Путаясь и запинаясь, доктор кое-как изложил существо заговора. Маркиз и его сообщники сделали ставку на провинции запада — Вандею и Бретань. Бретонские крестьяне, забитые и невежественные, испокон веков жившие в патриархальных традициях, находились под сильным влиянием помещиков и контрреволюционного духовенства. Эти «благодетели» упорно внушали мужикам, что во всех их бедствиях повинны «смутьяны из Парижа».

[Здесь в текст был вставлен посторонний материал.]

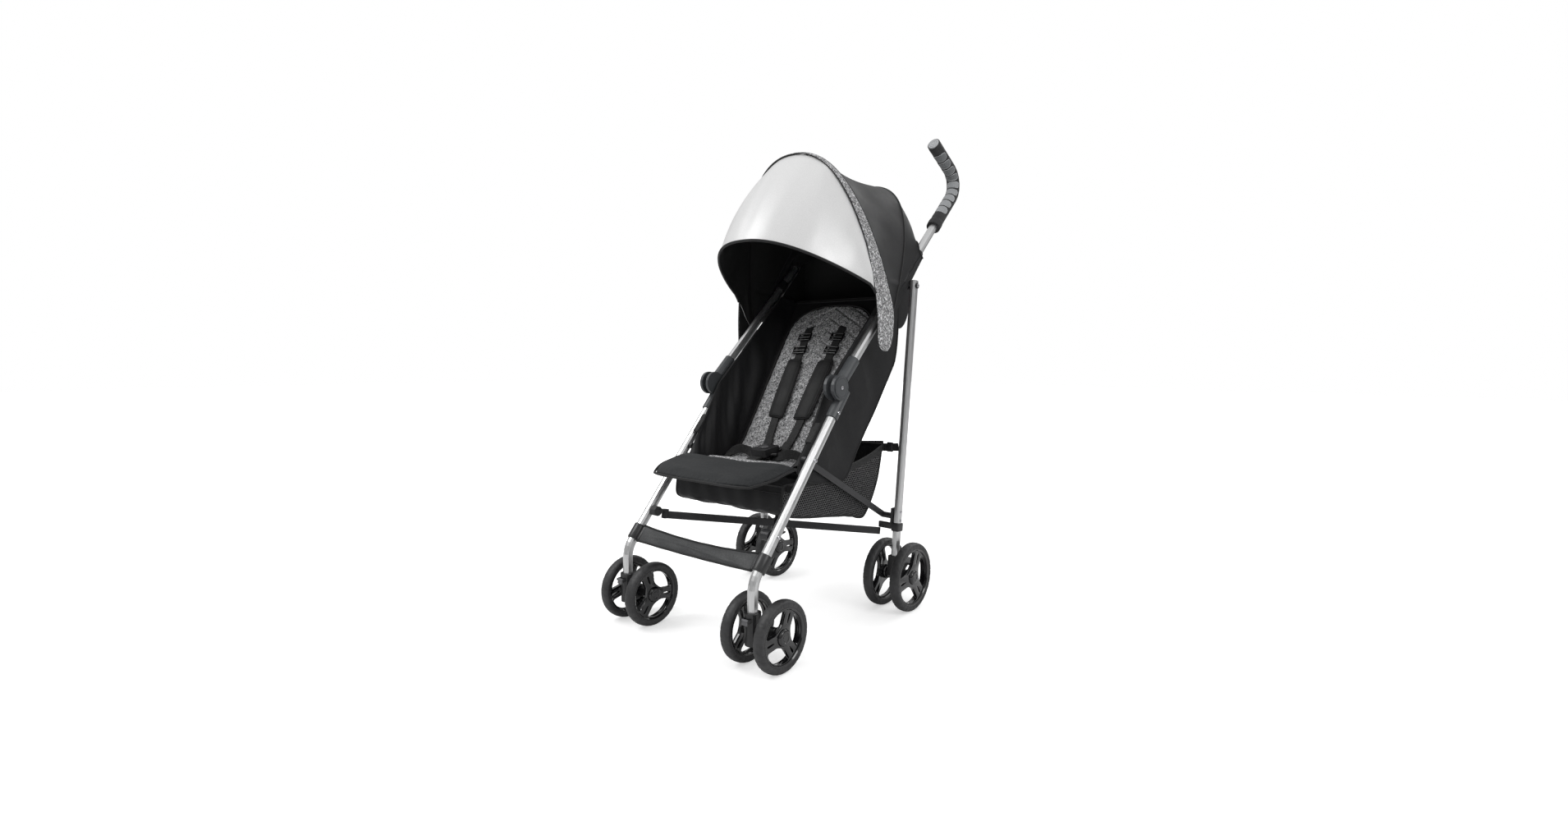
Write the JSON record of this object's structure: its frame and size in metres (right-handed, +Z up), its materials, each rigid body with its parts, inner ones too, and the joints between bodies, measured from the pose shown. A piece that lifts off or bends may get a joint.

Заговор пустил глубокие корни. Из Бретани в столицу посыпались миллионы фальшивых ассигнаций для размена на золото. Ла-Руери рассчитывал на поддержку англичан и прусско-австрийской армии. Он хотел приурочить начало восстания в Бретани к тому часу, когда интервенты одержат решающие победы в Шампани; планировалось даже, что бретонские роялисты вступят в Париж через Елисейские поля, в то время как союзники будут проходить через ворота Сен-Мартен и Сен-Дени…

Дантон хорошо понимал, что революционный Париж зажат в тиски. Внутри — армия социального врага, аристократы и фельяны, которые не желают признавать факта падения монархии и не теряют надежды на реванш. Они готовят заговоры в столице и провинции. И хотя часть их уже брошена в тюрьмы, они не стали менее опасны.

Этой армии противостоят парижские санкюлоты, возглавляемые Коммуной.

Извне — армии иноземного врага, которые одерживают успех за успехом и быстро движутся к своей цели.